Die Bibliothek des sogenannten Cassianeums, geschaffen durch den Pädagogen L. Auer († 1914), rundet die thematischen Bestände der Kultur Bayerisch-Schwabens ab (S. 210–273). Zum Zeitpunkt der Veröffentlichung ist die Erschließung noch nicht abgeschlossen gewesen (S. 236). Dieser Bestand sticht durch die umfangreiche Sammlung an Periodika und anderen Veröffentlichungen des 19. und frühen 20. Jahrhunderts hervor (S. 215). Erwartungsgemäß sind die Erzeugnisse des hauseigenen Verlagsprogramms ebenfalls überliefert. Von der Kunstsprache „Volapük“ (S. 248 f.) bis hin zu Auswanderungspamphleten (S. 258 f.) lässt dieser Bestand die Globalisierung der Zeit erkennen.

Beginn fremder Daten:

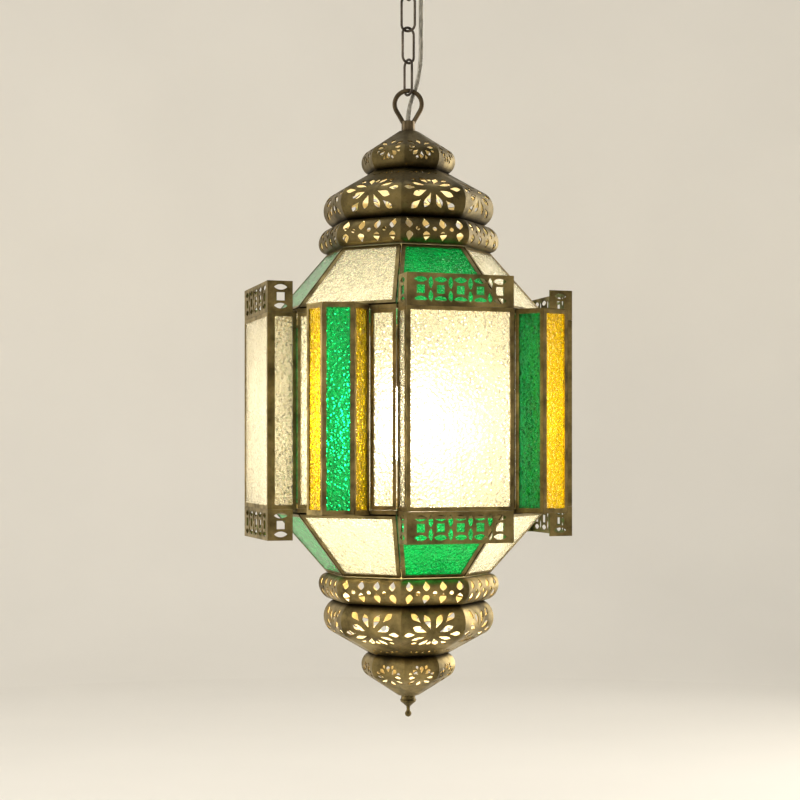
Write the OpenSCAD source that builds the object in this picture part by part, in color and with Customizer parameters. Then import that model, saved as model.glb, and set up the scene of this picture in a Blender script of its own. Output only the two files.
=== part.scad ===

Die Sammlungen jüdisch-liturgischer Musik bewahren die Kollektionen der Synagogenkantoren M. Lorand († 1988) und R. Singer. Sie zeigen eindrucksvoll die Breite der Anpassungen des jüdischen Gesangs an die zeitgenössische Musik im gesamten deutschsprachigen Raum im 19. Jahrhundert.
Die handschriftliche Autobiographie Th. Manns in einem Exemplar der „Buddenbrooks“-Ausgabe von 1905 ist wohl das kostbarste Stück der Thomas-Mann-Forschungssammlung des Ehepaars Jonas (S. 300 f.). Zeitlich und thematisch eng verwandt ist die Sammlung Salzmanns, die noch fortgeführt wird: im Sinne des Stifters G. Kaufmann († 2013) werden hier Erstausgaben der von den NS- Bücherverbrennungen von 1933 betroffenen Werke zusammengetragen. Etwas anders ist die abschließende Fotografiensammlung aus der Linse der bayerischen Fotografin E. Groth-Schmachtenberger († 1992), die sowohl Folklore als auch Moderne illustriert (S. 344–356). Der Leser bleibt gewiss eingeladen, die Sondersammlungen der Universitätsbibliothek Augsburg näher kennenzulernen.